Complex and wide-ranging, the EIA and pre-application process involves initial site selection for all components of onshore and offshore infrastructure, route-finding for export cables, planning and executing survey programmes, undertaking data analysis and interpretation and extensive stakeholder consultation. The EIA for the first project of the Dogger Bank zone is currently in progress and due to be submitted to the Infrastructure Planning Commission (IPC) in December 2013.
The first project will require construction of a new onshore converter station to adapt the DC electricity produced into the AC electricity required for the National Grid. Around 34km of underground cable will be laid from the coast to an existing substation at Creyke Beck, East Yorkshire.
Every aspect of each project will be assessed during the EIA process to ensure the development is given approval to proceed. Rufus Howard, Director of the Renewable Energy Team at Royal HaskoningDHV, explains: “The development of the onshore infrastructure for the Dogger Bank is an exciting challenge for the team. Our consultants are involved in a large range of assessments including: cable route selection; the comparison of alternative sites; traffic and transport; land quality; flood risk; noise; and planning policy.
“There are many challenges to successful siting and construction of the onshore infrastructure. Landowners, tenants and communities need to be consulted and their concerns addressed. Statutory consultees, such as the Environment Agency and Natural England, need to be convinced of environmental mitigations proposed, to correctly determine the acceptability of the project. The technical surveys and assessments required for a project of this size are complex to coordinate, manage and deliver.
“Our dedicated Energy and Industry Team specialises in this type of development. We have excellent project experience from our work on the Sheringham Shoal and Dudgeon Offshore Wind Projects in the design, assessment and consenting of large scale linear cable routes and substations. We consider this type of development as our forte and have proved that we can deliver to the expectations of our clients and stakeholders, on time and to budget.”
Robert Staniland comments: “The Dogger Bank zone provides an excellent opportunity for offshore wind farm development. It is relatively shallow, covers a large area and, most importantly, it is windy! The Dogger Bank itself is also of importance for a number of reasons including its archaeological significance, importance for wildlife and in supporting human activity, such as commercial fisheries. The EIA process is not just about assessing isolated impacts, for example, on birds, fish and shipping; it must also understand and address the complex web of dependencies between different features of the environment – an impact on one thing can have knock-on effects on several others.

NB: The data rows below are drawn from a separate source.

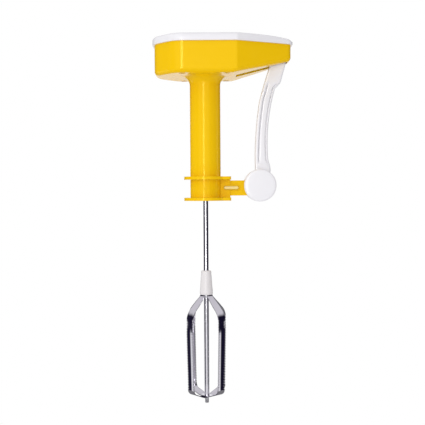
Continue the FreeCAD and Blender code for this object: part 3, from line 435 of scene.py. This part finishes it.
def lid_cover():
    """White lid: rounded skirt, crowned top that rolls down at the front, hollow below, four bosses."""
    low, high = (Vector(corner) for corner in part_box("lid"))
    rim = 356.0 * MM
    side, back, front = high.y, low.x, high.x
    half_back, half_front = 14.9 * MM, 11.7 * MM
    rear, fore = -29.8 * MM, 31.5 * MM
    near = [(back, -half_back), (rear, -side), (fore, -side), (front, -half_front)]
    corners = near + [(x, -y) for x, y in reversed(near)]
    radii = [21 * MM, 21 * MM, 6.8 * MM, 8.6 * MM, 8.6 * MM, 6.8 * MM, 21 * MM, 21 * MM]
    edge, outward = rounded_outline(corners, radii)
    line = np.array([tuple(point) for point in edge])
    skirt, round_edge = 2.6 * MM, 3.0 * MM
    crown_drop, crown_reach = 2.5 * MM, 9 * MM
    roll_start, roll_drop = 46 * MM, 4.6 * MM

    def inset(place):
        """Distance from a place to the outline."""
        start, run = line, np.roll(line, -1, axis=0) - line
        share = np.clip(((np.array(place) - start) * run).sum(1) / (run ** 2).sum(1), 0, 1)
        return float(np.sqrt(((start + run * share[:, None] - np.array(place)) ** 2).sum(1)).min())

    def top(place):
        """Height of the lid's top above a place."""
        depth = inset(place)
        drop = crown_drop * math.exp(-depth / crown_reach)
        if depth < round_edge:
            drop += round_edge - math.sqrt(round_edge ** 2 - (round_edge - depth) ** 2)
        along = min(1.0, max(0.0, (place[0] - roll_start) / (front + 1 * MM - roll_start)))
        drop += roll_drop * (1 - math.sqrt(1 - along ** 2))
        return max(high.z - drop, rim + skirt)

    def ring(depth, height=None, lower=0.0):
        """The outline moved inwards, at a given height or on the crown."""
        places = [point - normal * depth for point, normal in zip(edge, outward)]
        return [(p.x, p.y, (top(p) if height is None else height) - lower) for p in places]

    def inner_ring(share, lower=0.0):
        """A ring on the crown, part of the way from the edge to the lid's long middle."""
        places = [(point - normal * 4 * MM).lerp(Vector((point.x * 0.62, 0)), share)
                  for point, normal in zip(edge, outward)]
        return [(p.x, p.y, top(p) - lower) for p in places]

    wall = 1.7 * MM
    shares = (0.94, 0.8, 0.65, 0.5, 0.36, 0.22, 0.1)
    rings = [inner_ring(share, wall) for share in shares]
    rings += [ring(4 * MM, lower=wall), ring(2.9 * MM, lower=2.2 * wall), ring(2.9 * MM, rim)]
    rings += [ring(0.35 * MM, rim), ring(0.1 * MM, rim + 0.1 * MM), ring(0, rim + 0.35 * MM)]
    rings.append(ring(0, rim + skirt))
    rings += [ring(depth * MM) for depth in (0.06, 0.22, 0.5, 0.9, 1.5, 2.2, 3.0, 4.0)]
    rings += [inner_ring(share) for share in reversed(shares)]
    shells = [skin(rings)]
    boss_x, boss_y, boss_top = 21.5 * MM, 29.0 * MM, high.z - 3.2 * MM
    hole, outside = 1.4 * MM, 3.6 * MM
    boss = [(hole, low.z), (outside, low.z), (outside, boss_top), (hole, boss_top)]
    for x in (-boss_x, boss_x):
        for y in (-boss_y, boss_y):
            shells.append(lathe(boss, (x, y, 0), count=32, closed=True))
    cover = linked("lid_cover", mesh_of("lid_cover", shells))
    settle(cover, WHITE, "head_and_handle", "white_plastic", "lid")


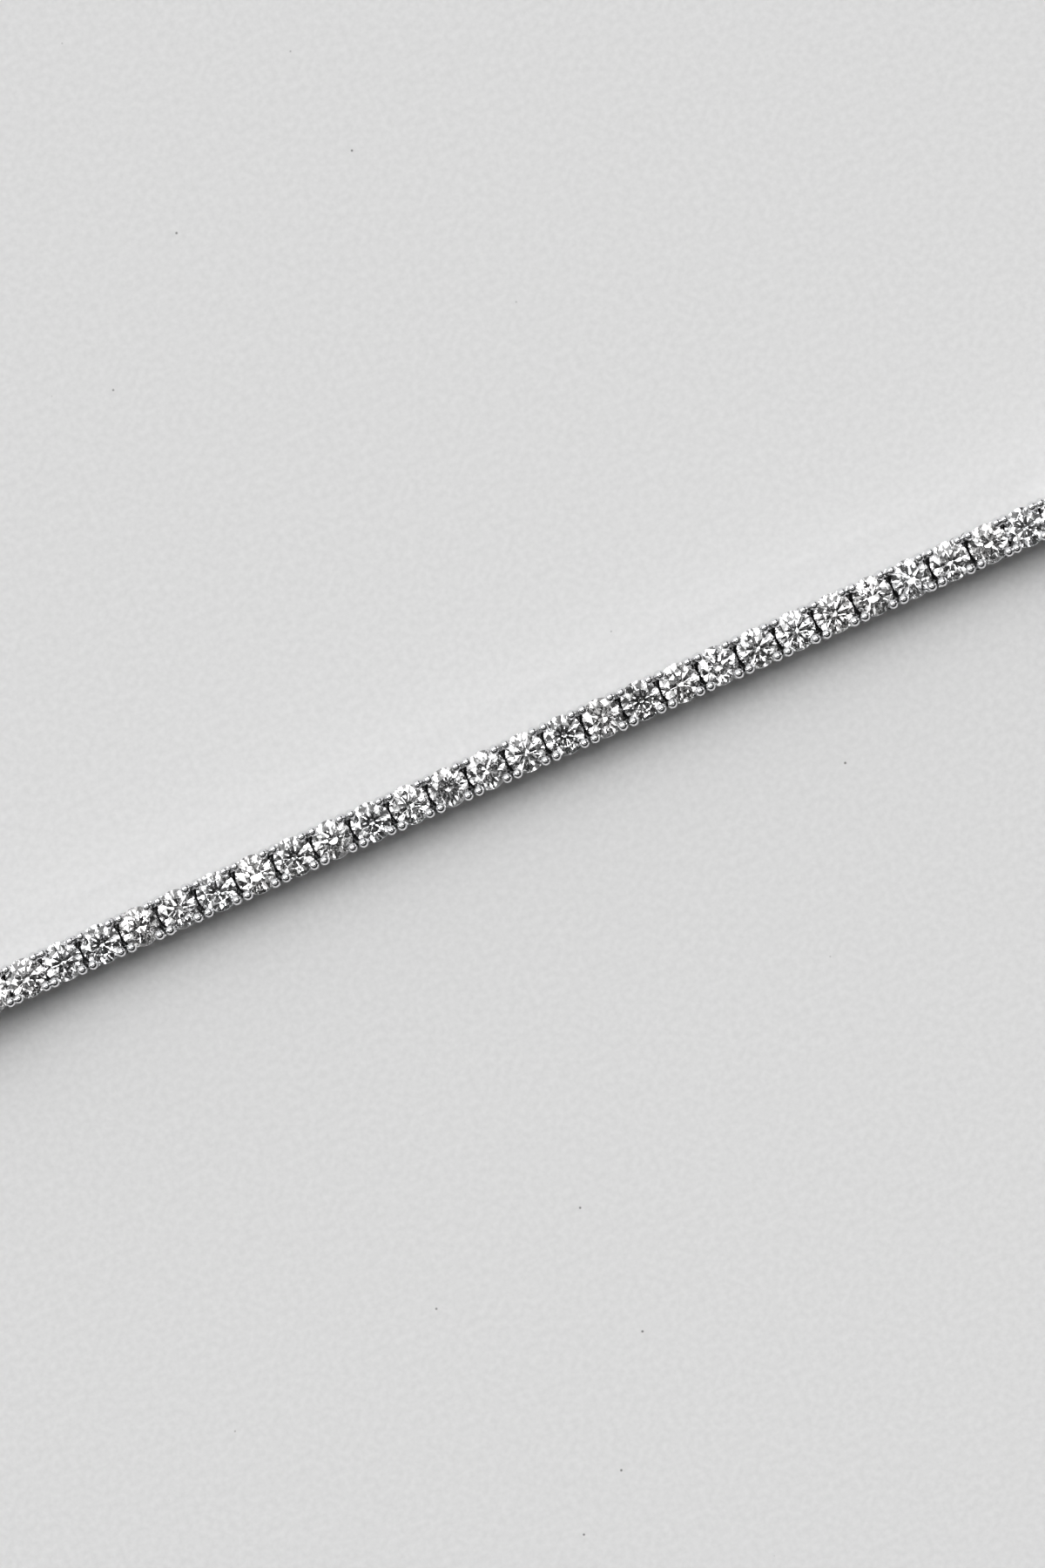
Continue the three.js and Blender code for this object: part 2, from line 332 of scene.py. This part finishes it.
# ---------------------------------------------------------------- the setting
def ring(section):
    """A closed ring whose section is a list of (x radius, y radius, height)."""
    return loft([ellipse(*corner, RING_SIDES) for corner in section], closed=True)


def rail(radius_x, radius_y, height, thick, tall):
    """A ring of rounded section round the stone, measured to its outside."""
    section = []
    for i in range(RAIL_CORNERS):
        turn = 2 * math.pi * i / RAIL_CORNERS
        inwards = thick / 2 * (1 - math.cos(turn))
        rise = tall / 2 * math.sin(turn)
        section.append((radius_x - inwards, radius_y - inwards, height + rise))
    return ring(section)


def outside_stone(points):
    """Moves points out of the stone's seat, as a cutter leaves a notch in a prong."""
    radius = np.hypot(points[:, 0], points[:, 1])
    over = np.maximum(points[:, 2] - GIRDLE_HIGH, 0) / USUAL_CROWN
    under = np.maximum(GIRDLE_LOW - points[:, 2], 0) / USUAL_PAVILION
    least = STONE_RADIUS + SEAT_GAP - over - under
    grow = np.maximum(least / radius, 1)
    notched = points.copy()
    notched[:, :2] *= grow[:, None]
    return notched


def disc(x, y, radius, height):
    """A level loop of a prong's wire or bead, round a point."""
    return [(x + dx, y + dy, z) for dx, dy, z in ellipse(radius, radius, height, WIRE_SIDES)]


def prong(side_x, side_y, rng):
    """One prong: a wire that leans out past the girdle and ends in a round bead."""
    bead_x = side_x * (BEAD_X + rng.uniform(*BEAD_SHIFTS_X))
    bead_y = side_y * (BEAD_Y + rng.uniform(*BEAD_SHIFTS_Y))
    bead = BEAD_RADIUS * rng.uniform(*BEAD_SIZES)
    loops = [disc(out * bead_x, out * bead_y, radius, height) for height, out, radius in WIRE]
    for i in range(BEAD_ROWS):
        share = i / (BEAD_ROWS - 1)
        latitude = math.radians(BEAD_LOWEST + (BEAD_HIGHEST - BEAD_LOWEST) * share)
        height = TIP_HEIGHT - bead + bead * math.sin(latitude)
        loops.append(disc(bead_x, bead_y, bead * math.cos(latitude), height))
    points, faces = loft(loops)
    return outside_stone(points), faces


def leaf(start, hinge, low, high):
    """A hinge leaf between two places across, its far end round about the hinge line."""
    way = 1 if hinge > start else -1
    outline = [(start, HINGE_HEIGHT - KNUCKLE_RADIUS)]
    for i in range(KNUCKLE_SIDES + 1):
        turn = math.pi * (i / KNUCKLE_SIDES - 0.5)
        along = hinge + way * KNUCKLE_RADIUS * math.cos(turn)
        outline.append((along, HINGE_HEIGHT + KNUCKLE_RADIUS * math.sin(turn)))
    outline.append((start, HINGE_HEIGHT + KNUCKLE_RADIUS))
    if way < 0:
        outline.reverse()
    return loft([[(x, y, z) for x, z in outline] for y in (high, low)])


def pin(hinge):
    """A hinge pin across a hinge line, headed a little proud of the cheeks."""
    end = CHEEK_OUTSIDE + PIN_PROUD
    bevel = end - PIN_BEVEL
    loops = []
    for y, share in [(end, PIN_END_SHARE), (bevel, 1), (-bevel, 1), (-end, PIN_END_SHARE)]:
        radius = PIN_RADIUS * share
        circle = ellipse(radius, radius, 0, PIN_SIDES)
        loops.append([(hinge + x, y, HINGE_HEIGHT + z) for x, z, _ in circle])
    return loft(loops)


def hinge_leaves(start, hinge_x):
    """The tongue at the leading end and the forked cheeks at the trailing end."""
    return [
        leaf(start, hinge_x, -TONGUE_WIDTH / 2, TONGUE_WIDTH / 2),
        leaf(-start, -hinge_x, CHEEK_INSIDE, CHEEK_OUTSIDE),
        leaf(-start, -hinge_x, -CHEEK_OUTSIDE, -CHEEK_INSIDE),
    ]


def setting(rng):
    """One link's metal: back cup, gallery rail, four prongs, hinge leaves and pin."""
    corners = [(x, y) for x in (-1, 1) for y in (-1, 1)]
    return merged([
        ring(CUP_SECTION),
        rail(**RAIL),
        *[prong(x, y, rng) for x, y in corners],
        *hinge_leaves(LEAF_START, HALF_PITCH),
        pin(-HALF_PITCH),
    ])


# ---------------------------------------------------------------- the loop
def ramp_slopes(steepest):
    """The slope of each ramp link, evenly up to the fold."""
    return [steepest * (i + 1) / RAMP_LINKS for i in range(RAMP_LINKS)]


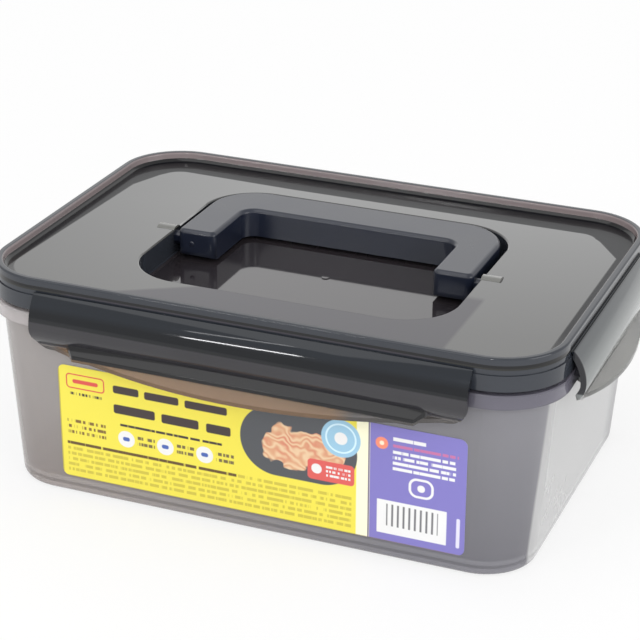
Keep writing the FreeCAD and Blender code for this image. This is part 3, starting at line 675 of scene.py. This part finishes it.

“The Dogger Bank site is 125km to 290km out to sea and this distance means it is directly adjacent to the territories of other countries, requiring transboundary consultation with nations such as the Netherlands to complete the EIA. Coordinating different companies and environmental technicians to undertake complex analysis on such a large scale is a challenge we relish.
“The UK government has committed to producing 20 per cent of its energy from renewable sources by 2020. Projects such as Dogger Bank are essential to achieving this target, so the team has a tight timescale. As Royal HaskoningDHV is undertaking the EIA process for both the offshore and onshore works, the process will be streamlined. The EIAs for each project will be submitted on a rolling programme up to 2014-15.”
As well as being the world’s largest offshore wind farm development, if the Dogger Bank zone reaches its full potential, it will also be one of the largest electricity generating sources of any kind in the world. Rufus Howard comments: “The development of Dogger Bank will be a huge step forward to delivering a future of clean sustainable energy for the UK.
“The sheer scale of the Dogger Bank offshore wind farm zone will cement the UK’s reputation as a world leader in the field of renewable energy and it is Royal HaskoningDHV’s pleasure to be part of something that will have such an impact on energy supply in the future.”
Mark Thomas, Head of Onshore Development: “Royal HaskoningDHV have been our partners since the Round 3 bid phase and they have already dealt with many of the onshore aspects of our EIA to date so this extended scope is a natural evolution and gives a welcome continuity to our relationship. They have a thorough understanding of the Forewind approach and processes which should make for a smooth continuation for our future projects.”